**TASK DIRECTIONS:**
Check each line of the entries below for the string "piece" and state how many lines have it, with no other text.

**Stored records:**
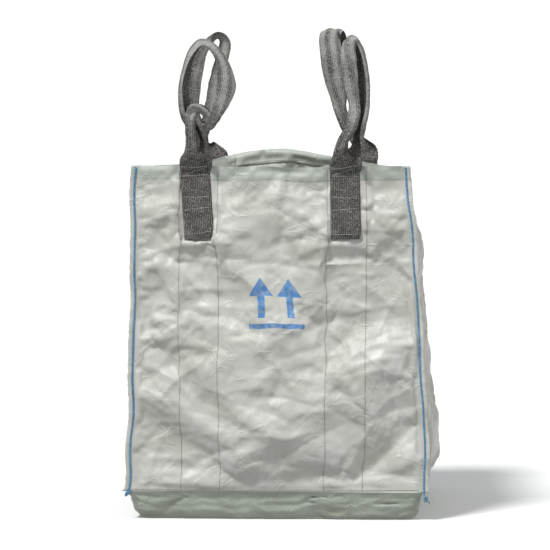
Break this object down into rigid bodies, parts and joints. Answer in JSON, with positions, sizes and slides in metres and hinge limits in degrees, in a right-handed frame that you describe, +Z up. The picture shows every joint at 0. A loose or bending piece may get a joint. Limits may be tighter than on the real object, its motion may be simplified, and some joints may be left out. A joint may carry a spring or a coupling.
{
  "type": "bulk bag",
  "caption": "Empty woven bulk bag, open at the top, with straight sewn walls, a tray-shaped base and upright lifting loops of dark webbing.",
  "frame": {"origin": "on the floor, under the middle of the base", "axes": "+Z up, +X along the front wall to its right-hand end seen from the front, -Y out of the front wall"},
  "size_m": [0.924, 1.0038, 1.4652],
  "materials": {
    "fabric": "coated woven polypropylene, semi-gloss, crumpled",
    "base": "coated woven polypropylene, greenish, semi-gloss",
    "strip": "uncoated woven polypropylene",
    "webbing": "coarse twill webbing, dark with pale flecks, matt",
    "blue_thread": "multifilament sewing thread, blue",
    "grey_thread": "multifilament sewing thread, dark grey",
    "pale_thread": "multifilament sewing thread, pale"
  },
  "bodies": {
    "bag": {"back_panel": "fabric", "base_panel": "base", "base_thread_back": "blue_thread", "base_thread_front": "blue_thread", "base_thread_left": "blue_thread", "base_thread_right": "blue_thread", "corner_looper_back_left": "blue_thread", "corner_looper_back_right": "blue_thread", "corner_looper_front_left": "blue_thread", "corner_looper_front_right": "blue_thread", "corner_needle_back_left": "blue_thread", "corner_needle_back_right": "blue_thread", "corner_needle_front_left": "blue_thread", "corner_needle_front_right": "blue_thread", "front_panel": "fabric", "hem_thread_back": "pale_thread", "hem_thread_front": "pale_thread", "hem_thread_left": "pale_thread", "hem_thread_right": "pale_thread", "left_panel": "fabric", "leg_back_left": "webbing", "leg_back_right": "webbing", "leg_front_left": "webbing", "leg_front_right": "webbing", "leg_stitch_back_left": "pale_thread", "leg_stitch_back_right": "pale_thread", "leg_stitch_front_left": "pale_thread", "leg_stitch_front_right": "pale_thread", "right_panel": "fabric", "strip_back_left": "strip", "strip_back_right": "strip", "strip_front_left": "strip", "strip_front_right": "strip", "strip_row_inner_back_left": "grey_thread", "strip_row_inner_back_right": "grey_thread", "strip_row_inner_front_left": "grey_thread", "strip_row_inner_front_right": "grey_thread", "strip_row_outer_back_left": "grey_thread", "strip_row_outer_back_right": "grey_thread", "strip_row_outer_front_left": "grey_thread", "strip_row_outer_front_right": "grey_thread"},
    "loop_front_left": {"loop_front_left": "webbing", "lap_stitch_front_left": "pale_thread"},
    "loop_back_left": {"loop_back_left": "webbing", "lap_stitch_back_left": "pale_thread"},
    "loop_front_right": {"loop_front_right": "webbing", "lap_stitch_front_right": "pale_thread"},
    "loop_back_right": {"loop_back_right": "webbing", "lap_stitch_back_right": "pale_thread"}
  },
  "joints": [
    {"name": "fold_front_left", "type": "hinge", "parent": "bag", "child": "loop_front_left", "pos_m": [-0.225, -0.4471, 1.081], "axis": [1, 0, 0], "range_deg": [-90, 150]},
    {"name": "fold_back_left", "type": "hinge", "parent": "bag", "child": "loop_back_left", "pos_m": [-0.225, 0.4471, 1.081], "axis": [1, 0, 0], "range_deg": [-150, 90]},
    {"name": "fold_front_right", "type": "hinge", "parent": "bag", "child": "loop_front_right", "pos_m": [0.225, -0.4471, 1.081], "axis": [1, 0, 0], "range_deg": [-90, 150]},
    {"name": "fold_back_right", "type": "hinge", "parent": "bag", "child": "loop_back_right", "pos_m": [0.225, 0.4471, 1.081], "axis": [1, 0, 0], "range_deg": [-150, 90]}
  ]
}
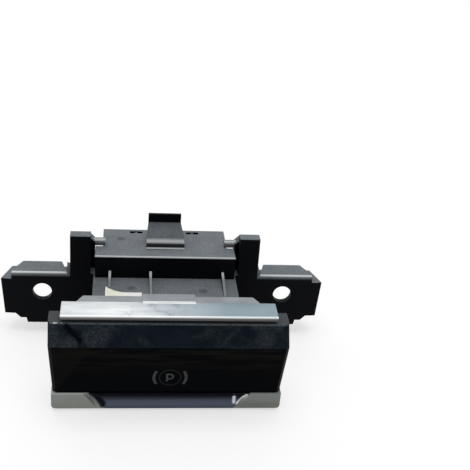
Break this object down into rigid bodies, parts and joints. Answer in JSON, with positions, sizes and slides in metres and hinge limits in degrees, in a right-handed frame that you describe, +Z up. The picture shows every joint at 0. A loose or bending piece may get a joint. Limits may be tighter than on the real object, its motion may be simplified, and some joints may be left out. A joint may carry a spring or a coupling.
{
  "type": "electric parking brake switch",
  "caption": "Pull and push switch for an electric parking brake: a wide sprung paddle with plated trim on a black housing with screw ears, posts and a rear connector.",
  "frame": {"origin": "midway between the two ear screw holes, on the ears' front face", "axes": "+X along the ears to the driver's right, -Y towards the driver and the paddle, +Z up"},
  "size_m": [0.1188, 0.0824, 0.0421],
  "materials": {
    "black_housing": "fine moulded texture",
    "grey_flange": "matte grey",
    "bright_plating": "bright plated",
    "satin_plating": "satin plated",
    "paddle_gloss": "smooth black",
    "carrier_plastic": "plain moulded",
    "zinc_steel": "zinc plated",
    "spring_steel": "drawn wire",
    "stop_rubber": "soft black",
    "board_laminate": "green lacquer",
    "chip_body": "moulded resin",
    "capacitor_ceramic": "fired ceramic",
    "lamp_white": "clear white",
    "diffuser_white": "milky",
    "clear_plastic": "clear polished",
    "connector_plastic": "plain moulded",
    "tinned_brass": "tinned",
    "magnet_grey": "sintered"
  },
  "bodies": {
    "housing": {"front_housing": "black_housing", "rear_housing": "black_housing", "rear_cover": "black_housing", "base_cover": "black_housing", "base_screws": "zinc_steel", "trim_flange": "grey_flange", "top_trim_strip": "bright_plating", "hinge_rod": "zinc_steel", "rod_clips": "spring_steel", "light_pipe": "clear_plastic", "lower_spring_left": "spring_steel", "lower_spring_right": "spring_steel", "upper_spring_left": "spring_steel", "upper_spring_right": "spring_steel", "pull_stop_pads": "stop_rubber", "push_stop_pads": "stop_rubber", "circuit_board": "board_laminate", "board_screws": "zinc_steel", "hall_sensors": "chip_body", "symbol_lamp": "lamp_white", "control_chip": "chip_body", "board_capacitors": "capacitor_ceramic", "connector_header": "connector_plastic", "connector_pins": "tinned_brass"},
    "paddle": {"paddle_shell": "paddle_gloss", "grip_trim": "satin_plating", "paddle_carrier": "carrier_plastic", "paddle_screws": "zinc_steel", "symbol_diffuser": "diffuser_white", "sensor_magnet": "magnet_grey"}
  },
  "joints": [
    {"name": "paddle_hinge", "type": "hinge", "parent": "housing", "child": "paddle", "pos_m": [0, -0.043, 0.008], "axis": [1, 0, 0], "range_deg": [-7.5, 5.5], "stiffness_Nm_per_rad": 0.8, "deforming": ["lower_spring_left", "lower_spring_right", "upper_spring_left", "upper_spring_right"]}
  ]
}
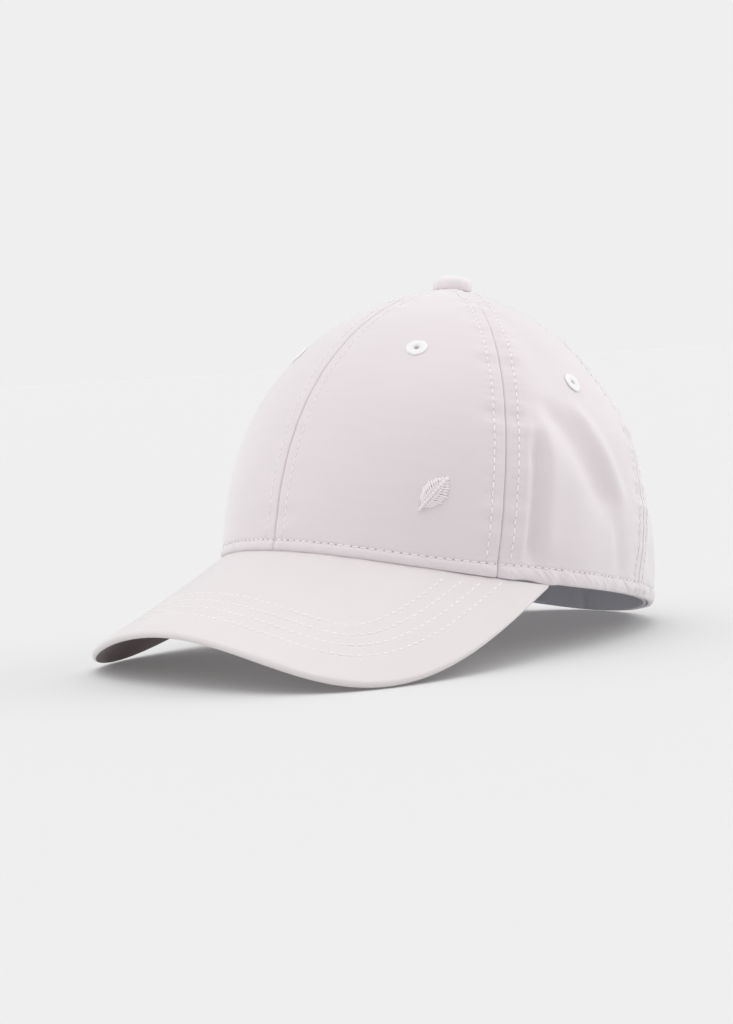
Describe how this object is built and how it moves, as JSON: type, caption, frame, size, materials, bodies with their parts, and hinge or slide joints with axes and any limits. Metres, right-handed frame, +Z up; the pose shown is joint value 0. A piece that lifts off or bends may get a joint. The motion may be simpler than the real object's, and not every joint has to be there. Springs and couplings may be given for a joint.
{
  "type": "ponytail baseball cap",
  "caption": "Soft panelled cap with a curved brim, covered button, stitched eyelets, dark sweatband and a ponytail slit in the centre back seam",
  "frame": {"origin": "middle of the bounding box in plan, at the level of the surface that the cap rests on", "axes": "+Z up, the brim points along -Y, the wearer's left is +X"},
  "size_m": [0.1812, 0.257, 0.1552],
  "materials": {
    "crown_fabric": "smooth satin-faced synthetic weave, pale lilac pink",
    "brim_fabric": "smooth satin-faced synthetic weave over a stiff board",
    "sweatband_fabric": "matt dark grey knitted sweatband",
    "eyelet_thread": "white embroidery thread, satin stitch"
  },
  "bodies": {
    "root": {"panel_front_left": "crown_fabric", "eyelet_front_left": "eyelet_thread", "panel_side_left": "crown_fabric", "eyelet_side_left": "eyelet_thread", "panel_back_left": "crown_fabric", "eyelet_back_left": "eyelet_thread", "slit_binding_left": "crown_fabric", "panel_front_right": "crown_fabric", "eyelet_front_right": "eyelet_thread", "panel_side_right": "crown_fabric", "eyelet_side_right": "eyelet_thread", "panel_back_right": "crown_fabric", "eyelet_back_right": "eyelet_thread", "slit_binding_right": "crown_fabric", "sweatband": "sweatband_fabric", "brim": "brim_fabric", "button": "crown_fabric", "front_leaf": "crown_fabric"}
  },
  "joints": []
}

--

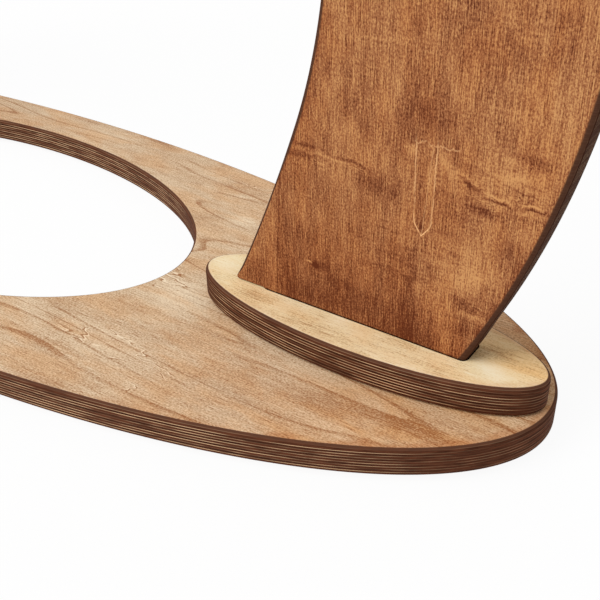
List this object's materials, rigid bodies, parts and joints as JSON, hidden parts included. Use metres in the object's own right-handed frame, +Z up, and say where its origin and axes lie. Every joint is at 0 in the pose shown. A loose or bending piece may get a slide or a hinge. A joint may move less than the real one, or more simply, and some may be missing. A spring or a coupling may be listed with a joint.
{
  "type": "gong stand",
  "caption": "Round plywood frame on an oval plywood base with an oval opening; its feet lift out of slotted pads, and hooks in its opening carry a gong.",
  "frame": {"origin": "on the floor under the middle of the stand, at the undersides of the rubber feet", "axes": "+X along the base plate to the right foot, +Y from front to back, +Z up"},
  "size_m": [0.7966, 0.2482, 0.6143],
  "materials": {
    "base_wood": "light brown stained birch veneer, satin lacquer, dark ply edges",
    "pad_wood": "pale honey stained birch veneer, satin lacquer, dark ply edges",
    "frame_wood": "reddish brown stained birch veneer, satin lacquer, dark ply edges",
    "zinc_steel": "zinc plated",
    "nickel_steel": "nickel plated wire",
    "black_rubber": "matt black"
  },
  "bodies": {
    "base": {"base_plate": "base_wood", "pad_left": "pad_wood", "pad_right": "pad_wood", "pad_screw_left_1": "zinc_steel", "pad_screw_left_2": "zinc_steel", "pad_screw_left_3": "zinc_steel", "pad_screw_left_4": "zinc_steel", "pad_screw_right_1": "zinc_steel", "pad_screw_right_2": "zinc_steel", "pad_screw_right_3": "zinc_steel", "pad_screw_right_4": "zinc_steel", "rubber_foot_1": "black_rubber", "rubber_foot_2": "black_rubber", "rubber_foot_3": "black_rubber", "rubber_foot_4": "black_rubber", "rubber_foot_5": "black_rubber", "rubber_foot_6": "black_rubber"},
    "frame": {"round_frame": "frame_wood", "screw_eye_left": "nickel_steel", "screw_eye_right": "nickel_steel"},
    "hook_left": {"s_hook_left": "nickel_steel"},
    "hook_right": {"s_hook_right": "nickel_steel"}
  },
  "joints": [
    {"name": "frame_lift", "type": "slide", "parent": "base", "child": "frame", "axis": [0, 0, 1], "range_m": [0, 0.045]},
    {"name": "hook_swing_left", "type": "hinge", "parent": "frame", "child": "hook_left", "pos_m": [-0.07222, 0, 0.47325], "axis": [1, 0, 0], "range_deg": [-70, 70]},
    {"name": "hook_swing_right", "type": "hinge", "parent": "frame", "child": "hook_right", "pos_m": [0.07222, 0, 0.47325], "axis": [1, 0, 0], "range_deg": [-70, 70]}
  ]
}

**THE ANSWER:**
4